Stored entries
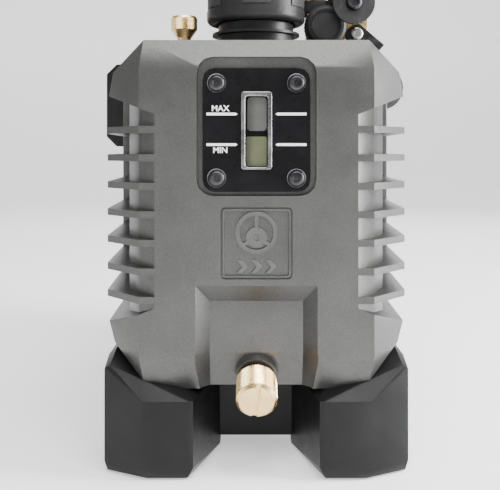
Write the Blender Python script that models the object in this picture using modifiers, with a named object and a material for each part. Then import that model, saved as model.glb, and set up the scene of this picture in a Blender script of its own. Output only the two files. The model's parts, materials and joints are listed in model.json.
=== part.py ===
"""Rotary-vane vacuum pump, standing on its feet. Metres, +Z up, front towards -Y, shaft axis along Y."""

import math

import bmesh
import bpy
from mathutils import Matrix, Vector

# ---- driving sizes ----
GAP = 0.0003  # clearance between touching pieces
SLIDE_GAP = 0.0003  # radial clearance of threads, shafts and stems

FRONT_Y = -0.164  # front face of the oil reservoir
RESERVOIR_DEPTH = 0.110
FACE_HALF = 0.059  # half width of the flat front face
FACE_LOW, FACE_TOP = 0.0632, 0.2075
TOP_HALF, TOP_Z, TOP_BACK = 0.0575, 0.2225, 0.007
CROWN = 0.0012  # rise of the top towards the rear
SIDE_HALF, SIDE_BACK = 0.075, 0.019
SIDE_LOW, SIDE_TOP = 0.076, 0.1933
DRAFT = 0.044  # outward slope of the sides
KEEL_HALF, KEEL_Z = 0.037, 0.0445
RESERVOIR_LOW_Z = 0.0489

FIN_COUNT, FIN_PITCH, FIN_THICK, FIN_FIRST_Z = 7, 0.01428, 0.0035, 0.0912
FIN_PROUD = 0.0035
VALLEY = ((0.0500, -0.001), (0.0600, 0.009), (0.0680, 0.030), (0.0715, 0.115))  # half width, depth
BLOCK_SLOPE = 0.39  # slope of the blocks above and below the fins
BLOCK_LOW_Z, BLOCK_TOP_Z = 0.0875, 0.1840

CAVITY_HALF, CAVITY_FRONT = 0.0635, 0.026
CAVITY_LOW, CAVITY_TOP = 0.0535, 0.218
CAVITY_FRONT_HALF = 0.054

PLATE_HALF, PLATE_LOW, PLATE_TOP, PLATE_THICK = 0.0270, 0.1455, 0.2076, 0.0030
PLATE_CORNER = 0.006
RECESS_HALF, RECESS_LOW, RECESS_TOP, RECESS_DEEP = 0.0300, 0.1435, 0.2095, 0.0035
WINDOW_HALF, WINDOW_LOW, WINDOW_TOP, WINDOW_DEEP = 0.0079, 0.1565, 0.1960, 0.0060
GLASS_RIM = 0.0040  # how far the glass runs behind the plate
SCREW_X, SCREW_LOW, SCREW_HIGH = 0.0200, 0.1524, 0.2000
SCREW_HEAD_R, SCREW_HEAD_H, SCREW_SHANK_R, SCREW_LONG = 0.0043, 0.0022, 0.0020, 0.0090

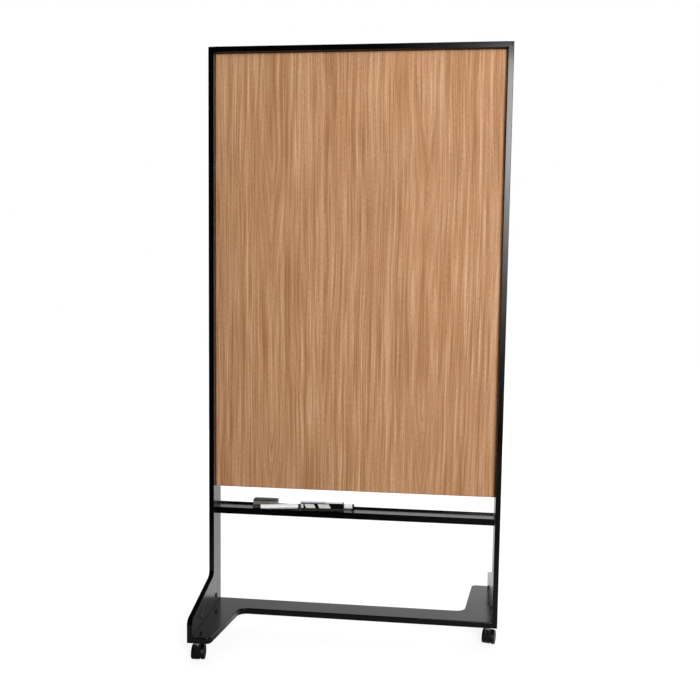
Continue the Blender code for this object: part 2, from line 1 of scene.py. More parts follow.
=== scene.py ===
# Partition board on casters: looks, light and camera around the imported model. Metres, +Z up, front faces -Y.
import math

import bmesh
import bpy
import numpy as np
from mathutils import Matrix, Vector


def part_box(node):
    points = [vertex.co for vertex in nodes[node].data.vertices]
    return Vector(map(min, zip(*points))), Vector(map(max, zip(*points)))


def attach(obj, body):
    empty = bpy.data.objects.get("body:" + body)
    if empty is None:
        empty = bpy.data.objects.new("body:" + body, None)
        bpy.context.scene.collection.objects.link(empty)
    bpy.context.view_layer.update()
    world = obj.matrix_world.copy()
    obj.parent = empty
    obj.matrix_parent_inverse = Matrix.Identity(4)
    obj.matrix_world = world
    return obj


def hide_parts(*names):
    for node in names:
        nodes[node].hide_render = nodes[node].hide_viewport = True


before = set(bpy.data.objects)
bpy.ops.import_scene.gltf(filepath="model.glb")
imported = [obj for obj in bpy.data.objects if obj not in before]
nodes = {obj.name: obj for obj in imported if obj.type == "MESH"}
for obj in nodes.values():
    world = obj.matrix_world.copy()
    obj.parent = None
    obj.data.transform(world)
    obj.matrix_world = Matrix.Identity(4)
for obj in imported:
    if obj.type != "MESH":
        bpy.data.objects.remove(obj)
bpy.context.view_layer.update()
print("frame loaded:", len(nodes), "nodes")
sharpAngle = math.radians(30)     # edges that turn by more stay sharp


# Meshes: rings of points joined by quads
def outline(corners, inset=0.0, arcPoints=9):
    # Corners (u, v, radius) run counterclockwise. Each moves inwards from both of its edges by the inset, then
    # becomes an arc that touches them and starts at corner - edge * radius * tan(half its turn).
    table = np.array(corners, float)
    here, radii = table[:, :2], table[:, 2]
    edgeIn = here - np.roll(here, 1, 0)
    edgeIn /= np.linalg.norm(edgeIn, axis=1)[:, None]
    edgeOut = np.roll(edgeIn, -1, 0)
    normalIn = edgeIn[:, ::-1] * (-1, 1)
    normalOut = edgeOut[:, ::-1] * (-1, 1)
    facing = (normalIn * normalOut).sum(1)
    moved = here + (normalIn + normalOut) * (inset / (1 + facing))[:, None]
    turn = np.arctan2(edgeIn[:, 0] * edgeOut[:, 1] - edgeIn[:, 1] * edgeOut[:, 0], (edgeIn * edgeOut).sum(1))
    points = []
    for i in range(len(table)):
        if radii[i] == 0:
            points.append(moved[i][None])
            continue
        side = 1 if turn[i] > 0 else -1
        radius = max(radii[i] - side * inset, 1e-5)
        start = moved[i] - edgeIn[i] * radius * math.tan(abs(turn[i]) / 2)
        centre = start + normalIn[i] * radius * side
        angles = np.linspace(0, turn[i], arcPoints)
        spoke = start - centre
        points.append(centre + np.c_[
            spoke[0] * np.cos(angles) - spoke[1] * np.sin(angles),
            spoke[0] * np.sin(angles) + spoke[1] * np.cos(angles)])
    return np.concatenate(points)


def spread(flat, along, axis):
    # A flat outline (u, v) set at a distance along an axis: (along, u, v) for X, (u, v, along) for Z.
    place = np.full(len(flat), along)
    return np.stack((place, *flat.T) if axis == "X" else (*flat.T, place), 1)


def skin(rings, looped=False):
    # Point n of ring r joins point n + 1 and the same two of ring r + 1. The first and last rings get a cap, or join up.
    grid = np.array(rings)
    count, around = grid.shape[:2]
    r, n = np.meshgrid(np.arange(count if looped else count - 1), np.arange(around), indexing="ij")
    up, after = (r + 1) % count, (n + 1) % around
    quads = np.stack([r * around + n, r * around + after, up * around + after, up * around + n], -1).reshape(-1, 4)
    faces = quads.tolist()
    if not looped:
        faces.append(list(range(around))[::-1])
        faces.append(list(range((count - 1) * around, count * around)))
    return grid.reshape(-1, 3), faces


def anglesOf(sides):
    return np.arange(sides) * math.tau / sides


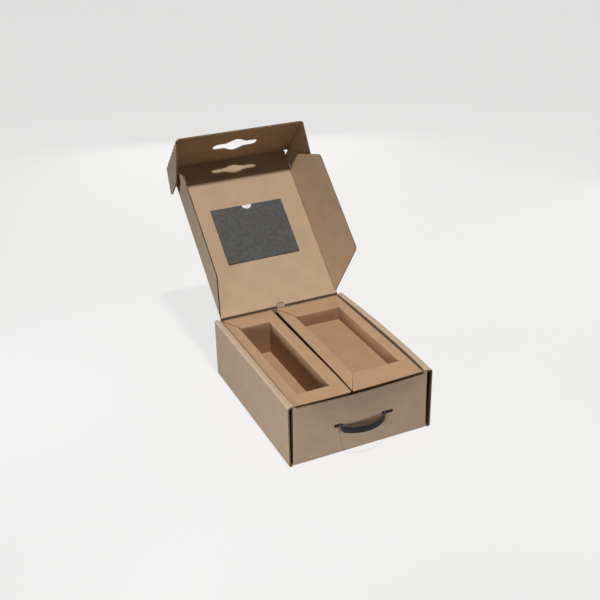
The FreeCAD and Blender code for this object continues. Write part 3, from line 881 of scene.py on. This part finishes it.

_WRITTEN INSTRUCTION_.
Quote the entire listing above exactly.

_RESPONSE TO THE EXERCISE_.
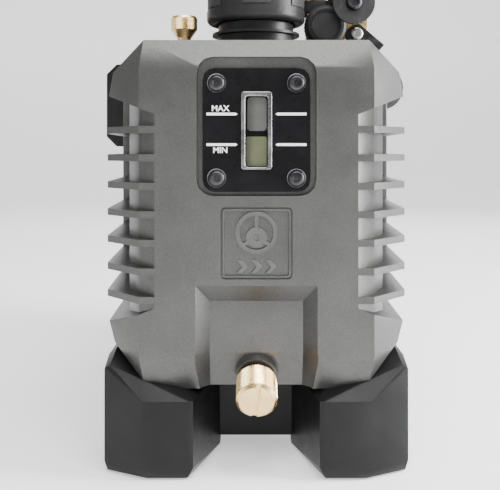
Write the Blender Python script that models the object in this picture using modifiers, with a named object and a material for each part. Then import that model, saved as model.glb, and set up the scene of this picture in a Blender script of its own. Output only the two files. The model's parts, materials and joints are listed in model.json.
=== part.py ===
"""Rotary-vane vacuum pump, standing on its feet. Metres, +Z up, front towards -Y, shaft axis along Y."""

import math

import bmesh
import bpy
from mathutils import Matrix, Vector

# ---- driving sizes ----
GAP = 0.0003  # clearance between touching pieces
SLIDE_GAP = 0.0003  # radial clearance of threads, shafts and stems

FRONT_Y = -0.164  # front face of the oil reservoir
RESERVOIR_DEPTH = 0.110
FACE_HALF = 0.059  # half width of the flat front face
FACE_LOW, FACE_TOP = 0.0632, 0.2075
TOP_HALF, TOP_Z, TOP_BACK = 0.0575, 0.2225, 0.007
CROWN = 0.0012  # rise of the top towards the rear
SIDE_HALF, SIDE_BACK = 0.075, 0.019
SIDE_LOW, SIDE_TOP = 0.076, 0.1933
DRAFT = 0.044  # outward slope of the sides
KEEL_HALF, KEEL_Z = 0.037, 0.0445
RESERVOIR_LOW_Z = 0.0489

FIN_COUNT, FIN_PITCH, FIN_THICK, FIN_FIRST_Z = 7, 0.01428, 0.0035, 0.0912
FIN_PROUD = 0.0035
VALLEY = ((0.0500, -0.001), (0.0600, 0.009), (0.0680, 0.030), (0.0715, 0.115))  # half width, depth
BLOCK_SLOPE = 0.39  # slope of the blocks above and below the fins
BLOCK_LOW_Z, BLOCK_TOP_Z = 0.0875, 0.1840

CAVITY_HALF, CAVITY_FRONT = 0.0635, 0.026
CAVITY_LOW, CAVITY_TOP = 0.0535, 0.218
CAVITY_FRONT_HALF = 0.054

PLATE_HALF, PLATE_LOW, PLATE_TOP, PLATE_THICK = 0.0270, 0.1455, 0.2076, 0.0030
PLATE_CORNER = 0.006
RECESS_HALF, RECESS_LOW, RECESS_TOP, RECESS_DEEP = 0.0300, 0.1435, 0.2095, 0.0035
WINDOW_HALF, WINDOW_LOW, WINDOW_TOP, WINDOW_DEEP = 0.0079, 0.1565, 0.1960, 0.0060
GLASS_RIM = 0.0040  # how far the glass runs behind the plate
SCREW_X, SCREW_LOW, SCREW_HIGH = 0.0200, 0.1524, 0.2000
SCREW_HEAD_R, SCREW_HEAD_H, SCREW_SHANK_R, SCREW_LONG = 0.0043, 0.0022, 0.0020, 0.0090

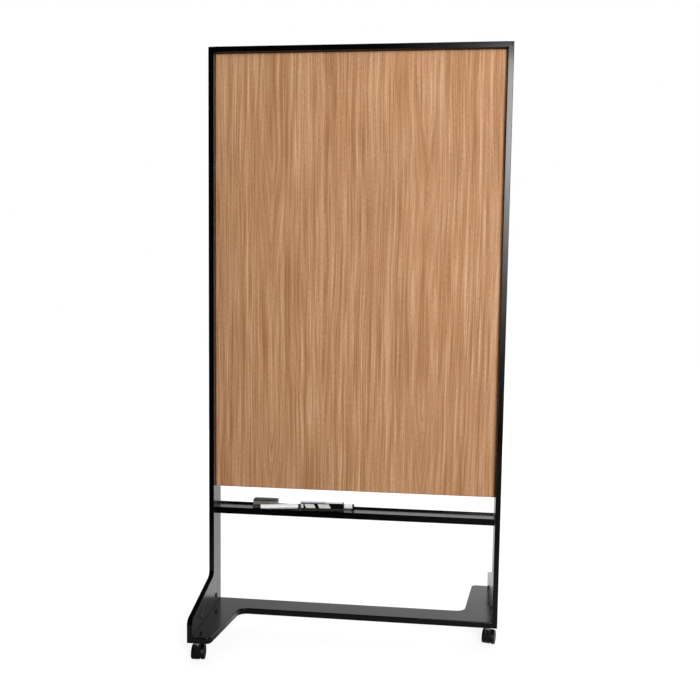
Continue the Blender code for this object: part 2, from line 1 of scene.py. More parts follow.
=== scene.py ===
# Partition board on casters: looks, light and camera around the imported model. Metres, +Z up, front faces -Y.
import math

import bmesh
import bpy
import numpy as np
from mathutils import Matrix, Vector


def part_box(node):
    points = [vertex.co for vertex in nodes[node].data.vertices]
    return Vector(map(min, zip(*points))), Vector(map(max, zip(*points)))


def attach(obj, body):
    empty = bpy.data.objects.get("body:" + body)
    if empty is None:
        empty = bpy.data.objects.new("body:" + body, None)
        bpy.context.scene.collection.objects.link(empty)
    bpy.context.view_layer.update()
    world = obj.matrix_world.copy()
    obj.parent = empty
    obj.matrix_parent_inverse = Matrix.Identity(4)
    obj.matrix_world = world
    return obj


def hide_parts(*names):
    for node in names:
        nodes[node].hide_render = nodes[node].hide_viewport = True


before = set(bpy.data.objects)
bpy.ops.import_scene.gltf(filepath="model.glb")
imported = [obj for obj in bpy.data.objects if obj not in before]
nodes = {obj.name: obj for obj in imported if obj.type == "MESH"}
for obj in nodes.values():
    world = obj.matrix_world.copy()
    obj.parent = None
    obj.data.transform(world)
    obj.matrix_world = Matrix.Identity(4)
for obj in imported:
    if obj.type != "MESH":
        bpy.data.objects.remove(obj)
bpy.context.view_layer.update()
print("frame loaded:", len(nodes), "nodes")
sharpAngle = math.radians(30)     # edges that turn by more stay sharp


# Meshes: rings of points joined by quads
def outline(corners, inset=0.0, arcPoints=9):
    # Corners (u, v, radius) run counterclockwise. Each moves inwards from both of its edges by the inset, then
    # becomes an arc that touches them and starts at corner - edge * radius * tan(half its turn).
    table = np.array(corners, float)
    here, radii = table[:, :2], table[:, 2]
    edgeIn = here - np.roll(here, 1, 0)
    edgeIn /= np.linalg.norm(edgeIn, axis=1)[:, None]
    edgeOut = np.roll(edgeIn, -1, 0)
    normalIn = edgeIn[:, ::-1] * (-1, 1)
    normalOut = edgeOut[:, ::-1] * (-1, 1)
    facing = (normalIn * normalOut).sum(1)
    moved = here + (normalIn + normalOut) * (inset / (1 + facing))[:, None]
    turn = np.arctan2(edgeIn[:, 0] * edgeOut[:, 1] - edgeIn[:, 1] * edgeOut[:, 0], (edgeIn * edgeOut).sum(1))
    points = []
    for i in range(len(table)):
        if radii[i] == 0:
            points.append(moved[i][None])
            continue
        side = 1 if turn[i] > 0 else -1
        radius = max(radii[i] - side * inset, 1e-5)
        start = moved[i] - edgeIn[i] * radius * math.tan(abs(turn[i]) / 2)
        centre = start + normalIn[i] * radius * side
        angles = np.linspace(0, turn[i], arcPoints)
        spoke = start - centre
        points.append(centre + np.c_[
            spoke[0] * np.cos(angles) - spoke[1] * np.sin(angles),
            spoke[0] * np.sin(angles) + spoke[1] * np.cos(angles)])
    return np.concatenate(points)


def spread(flat, along, axis):
    # A flat outline (u, v) set at a distance along an axis: (along, u, v) for X, (u, v, along) for Z.
    place = np.full(len(flat), along)
    return np.stack((place, *flat.T) if axis == "X" else (*flat.T, place), 1)


def skin(rings, looped=False):
    # Point n of ring r joins point n + 1 and the same two of ring r + 1. The first and last rings get a cap, or join up.
    grid = np.array(rings)
    count, around = grid.shape[:2]
    r, n = np.meshgrid(np.arange(count if looped else count - 1), np.arange(around), indexing="ij")
    up, after = (r + 1) % count, (n + 1) % around
    quads = np.stack([r * around + n, r * around + after, up * around + after, up * around + n], -1).reshape(-1, 4)
    faces = quads.tolist()
    if not looped:
        faces.append(list(range(around))[::-1])
        faces.append(list(range((count - 1) * around, count * around)))
    return grid.reshape(-1, 3), faces


def anglesOf(sides):
    return np.arange(sides) * math.tau / sides


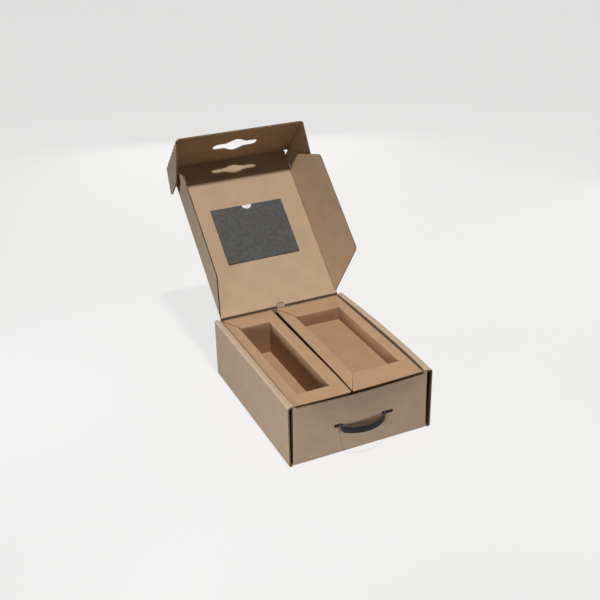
The FreeCAD and Blender code for this object continues. Write part 3, from line 881 of scene.py on. This part finishes it.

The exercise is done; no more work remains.